On Sunday Boston Globe Magazine published a boys’ bedroom makeover I wrote called “Let’s Hear It For the Boys.”  The column features the home and work of local lifestyle blogger Robin M. Anderson, with photos by local Boston photographer Sarah Winchester of Sarah Winchester Studios, who also deserves a big thank you for pitching me this fun project.

Robin M. Anderson (she used to blog under Diary of a Yummy Mummy) lives in three bedroom condo in a converted school in Cambridge with her husband, two sons, and a guinea pig. became interested in design. When they first moved in, she hadn’t yet become interested in design, picking finishes she came to hate, and mundane furnishings, like the living room’s brown microfiber sofa. Eventually she picked up a paint brush, and since then, there’s been no stopping her.

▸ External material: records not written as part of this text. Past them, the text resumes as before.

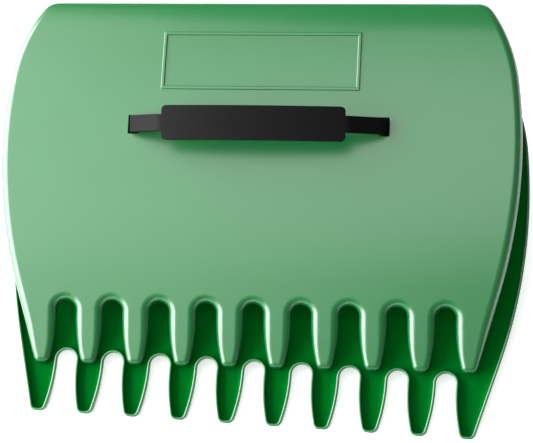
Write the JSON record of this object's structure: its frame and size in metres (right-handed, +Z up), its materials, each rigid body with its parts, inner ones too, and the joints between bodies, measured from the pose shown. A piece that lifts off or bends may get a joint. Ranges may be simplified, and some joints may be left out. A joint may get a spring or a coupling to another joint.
{
  "type": "hand rake",
  "caption": "Leaf scoops laid face to face, each a shallow barrel-curved shell with rounded teeth along one edge and an arched hand strap pushed through slots.",
  "frame": {"origin": "bottom centre of the pair's bounding box, on the surface that the pair lies on", "axes": "+Z up from that surface, +X across the scoops along their row of teeth, -Y from the middle of the pair towards the teeth"},
  "size_m": [0.3966, 0.314, 0.1202],
  "materials": {
    "scoop_plastic": "deep green moulded polypropylene with a soft sheen",
    "strap_plastic": "black moulded polyethylene, satin"
  },
  "bodies": {
    "lower_scoop": {"lower_scoop_shell": "scoop_plastic", "lower_hand_strap": "strap_plastic"},
    "upper_scoop": {"upper_scoop_shell": "scoop_plastic", "upper_hand_strap": "strap_plastic"}
  },
  "joints": [
    {"name": "lift", "type": "slide", "parent": "lower_scoop", "child": "upper_scoop", "axis": [0, 0, 1], "range_m": [0, 0.25]}
  ]
}
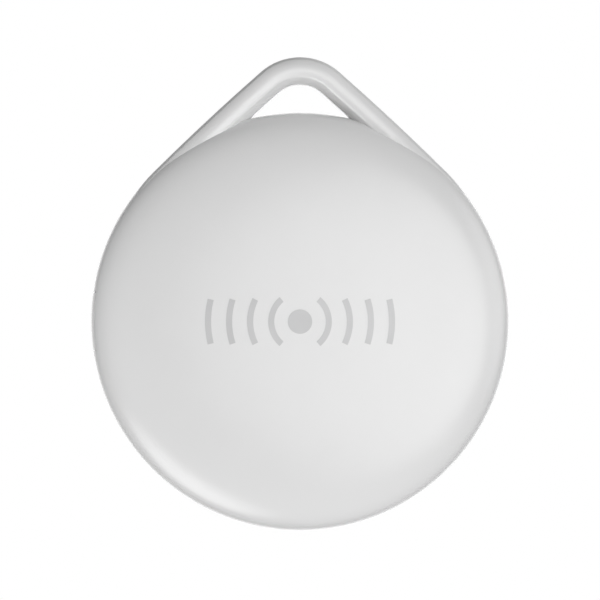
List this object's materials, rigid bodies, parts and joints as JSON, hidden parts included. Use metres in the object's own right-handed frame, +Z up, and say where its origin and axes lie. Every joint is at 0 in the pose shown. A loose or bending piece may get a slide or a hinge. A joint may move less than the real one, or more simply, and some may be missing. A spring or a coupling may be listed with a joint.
{
  "type": "bluetooth tracker tag",
  "caption": "Round white tracker tag with a teardrop key loop moulded on its domed front shell and a lift-off rear cover over a coin cell and circuit board.",
  "frame": {"origin": "axis of the round body on the flat back face", "axes": "+Z up through the key loop, -Y out of the domed front, +Y out of the flat back, +X to the right seen from the front"},
  "size_m": [0.038, 0.0082, 0.043],
  "materials": {
    "shell_white": "polished white ABS",
    "cover_white": "fine satin white ABS",
    "print_grey": "pad-printed ink",
    "seal_rubber": "black silicone",
    "foam_grey": "fine closed-cell foam",
    "cradle_black": "moulded black nylon",
    "screw_steel": "zinc plated",
    "board_green": "solder mask on glass laminate",
    "chip_black": "moulded epoxy",
    "crystal_metal": "plated lid",
    "antenna_ceramic": "fired ceramic",
    "capacitor_tan": "fired ceramic",
    "resistor_black": "glazed film",
    "inductor_grey": "ferrite",
    "pad_gold": "gold plated",
    "contact_nickel": "nickel plated spring steel",
    "glue_clear": "cured adhesive",
    "piezo_brass": "rolled sheet",
    "piezo_silver": "silvered ceramic",
    "spring_gold": "gold plated spring",
    "switch_black": "moulded nylon",
    "terminal_tin": "tinned",
    "can_steel": "nickel plated, finely brushed",
    "cap_steel": "nickel plated, finely brushed",
    "grommet_nylon": "nylon",
    "electrode_dark": "pressed powder",
    "plunger_white": "moulded nylon"
  },
  "bodies": {
    "housing": {"front_housing": "shell_white", "printed_mark": "print_grey", "battery_cradle": "cradle_black", "cradle_screws": "screw_steel", "main_board": "board_green", "radio_chip": "chip_black", "radio_crystal": "crystal_metal", "clock_crystal": "crystal_metal", "accelerometer": "chip_black", "chip_antenna": "antenna_ceramic", "capacitors": "capacitor_tan", "resistors": "resistor_black", "boost_inductor": "inductor_grey", "driver_transistor": "chip_black", "test_pads": "pad_gold", "positive_contact": "contact_nickel", "negative_contact": "contact_nickel", "piezo_adhesive": "glue_clear", "piezo_plate": "piezo_brass", "piezo_ceramic": "piezo_silver", "piezo_springs": "spring_gold", "switch_body": "switch_black", "switch_terminals": "terminal_tin", "switch_dome": "contact_nickel"},
    "rear_cover": {"rear_cover": "cover_white", "cover_seal": "seal_rubber", "foam_pad": "foam_grey"},
    "coin_cell": {"cell_can": "can_steel", "cell_cap": "cap_steel", "cell_grommet": "grommet_nylon", "cell_core": "electrode_dark"},
    "switch_plunger": {"switch_plunger": "plunger_white"}
  },
  "joints": [
    {"name": "cover_lift", "type": "slide", "parent": "housing", "child": "rear_cover", "axis": [0, 1, 0], "range_m": [0, 0.016]},
    {"name": "cell_lift", "type": "slide", "parent": "housing", "child": "coin_cell", "axis": [0, 1, 0], "range_m": [0, 0.008]},
    {"name": "switch_press", "type": "slide", "parent": "housing", "child": "switch_plunger", "axis": [0, 1, 0], "range_m": [0, 0.00015], "stiffness_N_per_m": 6400, "deforming": ["switch_dome"]}
  ],
  "couplings": [
    {"joint": "cell_lift", "follows": "cover_lift", "ratio": 0.5}
  ]
}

Last September, they decided to move their 3-year-old son out of the nursery into a bedroom with his 7-year-old brother, so Anderson took the opportunity to execute a full-on boys’ bedroom makeover. She started from scratch, doing everything herself with help from the boys. The room is adorable and everything in it is affordable. Anderson says, “It’s their room, so I really wanted them to feel comfortable.” That says, she has a strict no sticker policy. “They’re allowed to put them on the back of the door, but nowhere else!”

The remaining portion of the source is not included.